I also accept Ms McDonald’s submission that this application has no prospects of success because no new grounds of judicial review have been identified or particularised. The application should be dismissed under r.13.10(a) of the Rules.
I believe that the applicant has filed another application in an attempt to start the whole circular process again. This is nothing more than an attempt to further delay finality of proceedings by misusing the Court's processes, which is clearly an abuse of process.

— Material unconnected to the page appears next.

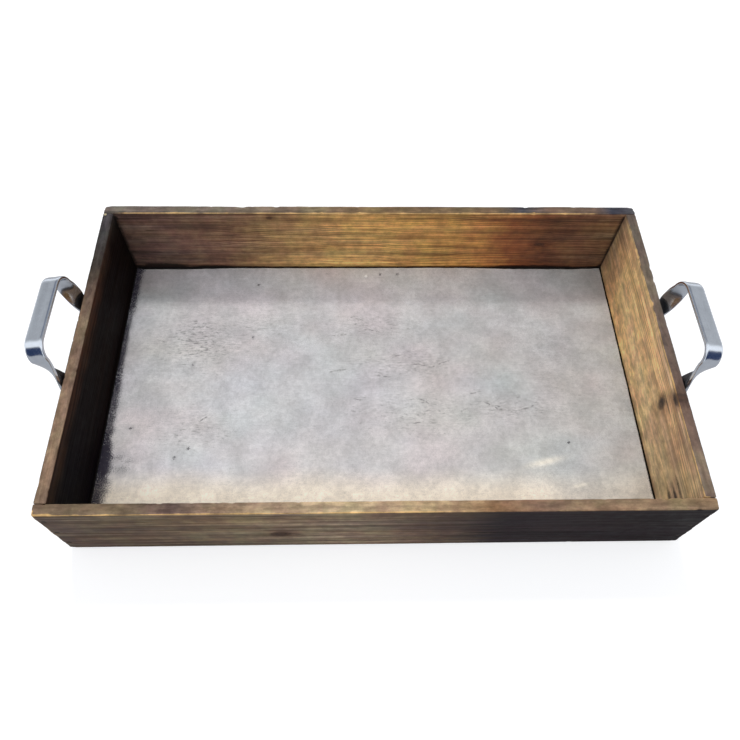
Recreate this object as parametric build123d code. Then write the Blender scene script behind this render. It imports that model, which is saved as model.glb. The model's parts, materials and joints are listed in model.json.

On the applicant’s own admission, the written submissions tendered by him in this application were prepared by an unidentified third party and do not specifically relate to this application in any respect. I have noted the distinct similarities between these submissions and those considered by Nicholls FM in SZBEU. His Honour commented in that decision that those submissions were also distinctly similar to submissions in other matters he had previously considered. In the circumstances, I believe that it is completely unnecessary to explore the issues raised in the submissions because of their absolute lack of relevance. I am satisfied that the application should be dismissed with costs.
I certify that the preceding twenty-three (23) paragraphs are a true copy of the reasons for judgment of Lloyd-Jones FM.